A projeção internacional confirma que o caminho estava certo. A presença de indústrias portuguesas em feiras internacionais, uma estratégia de promoção da APICCAPS, é constantemente reforçada e na última Micam, em Milão, a maior feira mundial do setor, Portugal teve a maior representação de sempre: 98 empresas responsáveis por 8000 empregos e 500 milhões de exportações.
O primeiro-ministro António Costa esteve nesta feira, em setembro passado.
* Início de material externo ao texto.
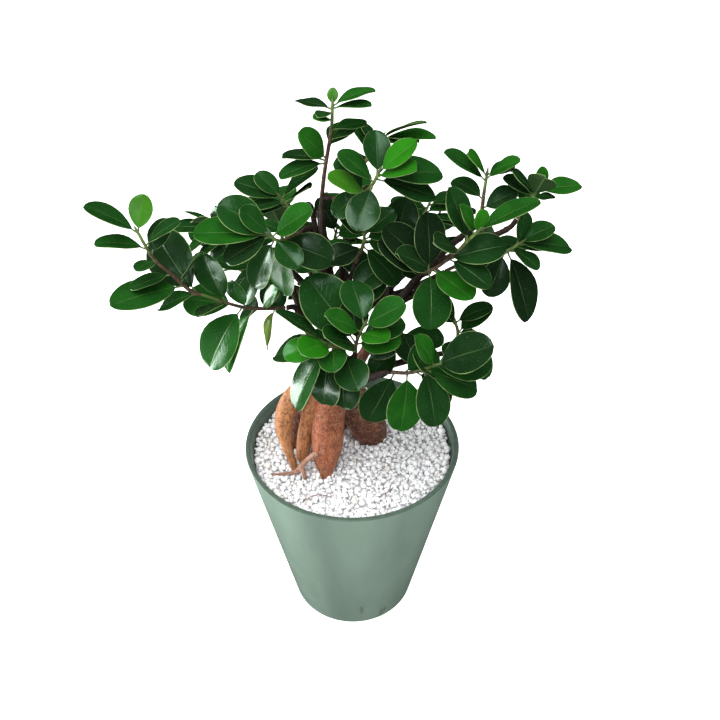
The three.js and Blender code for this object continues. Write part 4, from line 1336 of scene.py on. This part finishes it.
def bark_relief(wood, points, nearest):
    """How far the bark stands out at each point, in millimetres, and how much painted shade its
    creases and cracks get.
    """
    out, crack_shade = np.zeros(len(points)), np.zeros(len(points))
    for index, (point, sample) in enumerate(zip(points, nearest)):
        radius, along, limb = sample[3], sample[4], sample[6]
        lump = bark_noise(point, LUMP_NOISE)
        ripple = bark_noise(point, RIPPLE_NOISE)
        crease = max(1 - abs(bark_noise(point, RING_NOISE)) * RING_SHARPNESS, 0) ** 2
        crack = max(1 - abs(bark_noise(point, SPLIT_NOISE)) * SPLIT_SHARPNESS, 0) ** 2
        root = ROOT_LUMP * lump * min(radius / 6, 1.6) + ROOT_RIPPLE * ripple
        root -= CREASE_DEPTH * crease + CRACK_DEPTH * crack
        knot = max(math.cos(along * 2 * math.pi / KNOT_SPACING), 0) ** 12
        twig = KNOT_HEIGHT * knot + TWIG_LUMP * lump + TWIG_RIPPLE * ripple
        size = min(radius / 5, 1)
        out[index] = (root * size * (1 - limb) + twig * limb) * wood.relief
        # Painted shade in the creases and cracks, none on the limbs
        crack_shade[index] = max(crease, crack) * (1 - limb) * size
    return out, crack_shade


def model_trunk(wood, plant):
    """Roots, neck and limbs are grown together by a fine remesh, then given their bark."""
    routes = [*ROOTS, *THIN_ROOTS, NECK, *plant["limbs"]]
    tubes = [sampled(route, TUBE_STEP) for route in routes]
    obj = tube_object([[(*p[:3], p[3] + TUBE_SWELL) for p in tube] for tube in tubes], 4)
    modify(obj, "REMESH", mode="VOXEL", voxel_size=wood.voxel)
    modify(obj, "SMOOTH", factor=0.5, iterations=6)
    samples = wood_samples(plant)
    tree = KDTree(len(samples))
    for index, sample in enumerate(samples):
        tree.insert(sample[:3], index)
    tree.balance()
    points = corners(obj.data) / MM
    nearest = []
    for point in points:
        close = tree.find_n(point, NEAREST)
        best = min(close, key=lambda found: found[2] - samples[found[1]][3])
        nearest.append(samples[best[1]])
    nearest = np.array(nearest)
    out, crack_shade = bark_relief(wood, points, nearest)
    move_corners(obj.data, (points + normals(obj.data) * out[:, None]) * MM)
    set_attribute(obj.data, "redness", nearest[:, 5])
    set_attribute(obj.data, "limb", nearest[:, 6])
    # The hollow attribute carries the painted shade of the creases and cracks
    set_attribute(obj.data, "hollow", crack_shade)
    smooth(obj)
    finish_piece(obj, "grown_trunk", "bark", ["trunk"], bark_skin(wood))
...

O ministro da Economia, Manuel Caldeira Cabral, também. «O calçado português está hoje entre os melhores do mundo e é uma marca que vende e que ajuda as empresas portuguesas a criar valor», diz o governante, sublinhando o papel da APICCAPS nesta evolução, ao saber «mobilizar o talento dos empresários para o desafio da melhoria da qualidade e para levar Portugal ao mercado global». «Portugal está a vender mais pares de sapatos, mas, mais importante, está a vender com mais qualidade, mais valor, e com base em marcas próprias que se estão a afirmar», acrescenta o ministro.
A equipa não descansa. Este ano, espera bater o recorde de 200 empresas do calçado em mais de sessenta ações promocionais nos cinco continentes. Desde 2011, as exportações aumentaram nos principais mercados do calçado nacional, mas há novas geografias conquistadas em territórios não tradicionais para este setor como China, Emirados Árabes Unidos, EUA, Austrália e Polónia. Japão, Colômbia, Chile e Peru continuam como mercados de investimento. E as ideias vão surgindo e sendo tratadas para que o calçado nacional avance ainda mais para além do lugar que já conquistou.
ATRIZ-CAMALEÃO PARA CONQUISTAR OS EUA
A campanha de 2017 do calçado nacional, intitulada Iconic, é protagonizada por Victoria Guerra. «Este ano, o desafio é mais trabalhoso mas é como a indústria de calçado: está a crescer ano após ano e temos de ser mais rigorosos e trabalhar cada vez mais», diz a atriz. A escolha de um dos rostos mais internacionais da nova geração de atores portugueses não surge por acaso. Em 2018, o calçado português vai apostar no mercado norte-americano e Victoria Guerra já entrou em dois filmes gravados nos EUA. Neste momento, as exportações para esse destino representam 80 milhões de euros.